Hateful Memes Classification using Machine Learning

Jafar Badour

Published: 04 Dec 2021, Last Modified: 05 May 20262021 IEEE Symposium Series on Computational Intelligence (SSCI)EveryoneCC BY 4.0

Abstract: Several studies produced sophisticated models for sentiment analysis of textual data, and many others tackled feature extraction from images. However, far fewer studies focus on the multimodal representation of data, namely the information that consists of multiple channels. In this work, we focus on the classification problem of multimodal data. Memes comprise a visual image and a textual caption. This work is dedicated to classifying hateful memes and this work proposes two approaches to solve the multimodal classification problem.

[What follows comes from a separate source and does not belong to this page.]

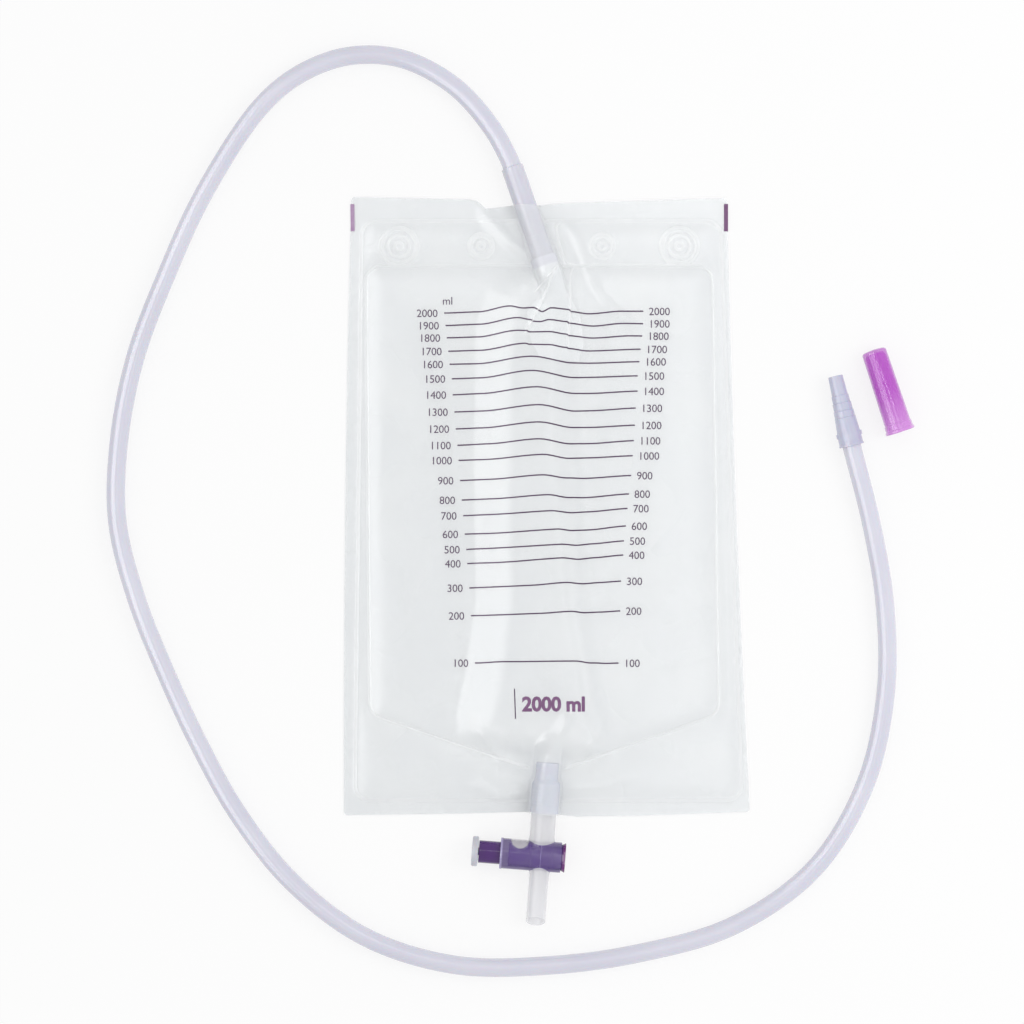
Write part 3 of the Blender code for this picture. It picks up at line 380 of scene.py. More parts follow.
@dataclass(frozen=True)
class ValveFinish:
    """Film of the valve, lilac where its neck lies on the sleeve."""

    name: str
    foot: Place
    turn: float
    colour: Colour = (0.91, 0.93, 0.94)
    shade: Colour = (0.88, 0.90, 0.915)
    lilac: Colour = (0.75, 0.745, 0.83)
    lilac_from: Span = (-0.0010, 0.0010)
    mottle: Span = (28.0, 4.0)
    relief: Relief = Relief((0.18, 0.25), 60.0, grain=(1500.0, 0.00001), waves=(95.0, 0.00006))
    alpha: float = 0.97

    def material(self) -> bpy.types.Material:
        """Build the valve film's material.

        Returns:
            The material.
        """
        graph = NodeGraph(self.name)
        _, along, _ = graph.local_axes(self.foot, self.turn)
        film = graph.mottle(*self.mottle, self.shade, self.colour)
        neck = graph.ramp(along, *self.lilac_from)
        graph.feed("Base Color", graph.blend(neck, film, self.lilac))
        self.relief.apply(graph)
        graph.set("Alpha", self.alpha)
        return graph.material


@dataclass(frozen=True)
class CapFinish:
    """Clear tinted moulding with a hard shine, deeper in colour to its closed end."""

    name: str
    mouth: Place
    turn: float
    pale: Colour = (0.77, 0.33, 0.84)
    deep: Colour = (0.59, 0.078, 0.69)
    fade: Span = (-0.003, 0.029)
    cloud_scale: float = 34.0
    cloud_detail: float = 2.0
    cloud_share: float = 0.1
    relief: Relief = Relief((0.10, 0.14), 120.0, grain=(3200.0, 0.000001),
                            waves=(120.0, 0.000004), coat=(0.5, 0.06))
    alpha: float = 0.55

    def material(self) -> bpy.types.Material:
        """Build the clear plastic's material.

        Returns:
            The material.
        """
        graph = NodeGraph(self.name)
        _, along, _ = graph.local_axes(self.mouth, self.turn)
        clouds = graph.spread(graph.grain(self.cloud_scale, self.cloud_detail),
                              -self.cloud_share, self.cloud_share)
        tone = graph.calculate("ADD", graph.ramp(along, *self.fade), clouds)
        graph.feed("Base Color", graph.blend(tone, self.pale, self.deep))
        self.relief.apply(graph)
        graph.set("Alpha", self.alpha)
        return graph.material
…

First, converting the visual channel into a textual one and feed it to textual classifiers. The other approach, which yielded superior results, converted both channels into a vector representation and then combined them to represent the visual-textual context. This work is a consequence of the Facebook Hateful Memes challenge. The model developed in this work managed to rank 32 among 3172 competitors in the challenge. The model is implemented with no domain knowledge or understanding of hate speech. This model performed well in the Facebook Hateful Memes challenge dataset and a novel dataset that we created to prove the consistency of generic models over other models that are structured according to domain knowledge. In contrast to the top solution in the Facebook Memes Challenge, this work provides a generic approach, without hard-coding rules ahead of training or validation, that is able to learn the hatefulness definition from any dataset. A novel dataset that comprises hateful memes retrieved randomly from the web is described in this work, which is used as another dataset to test approaches generality.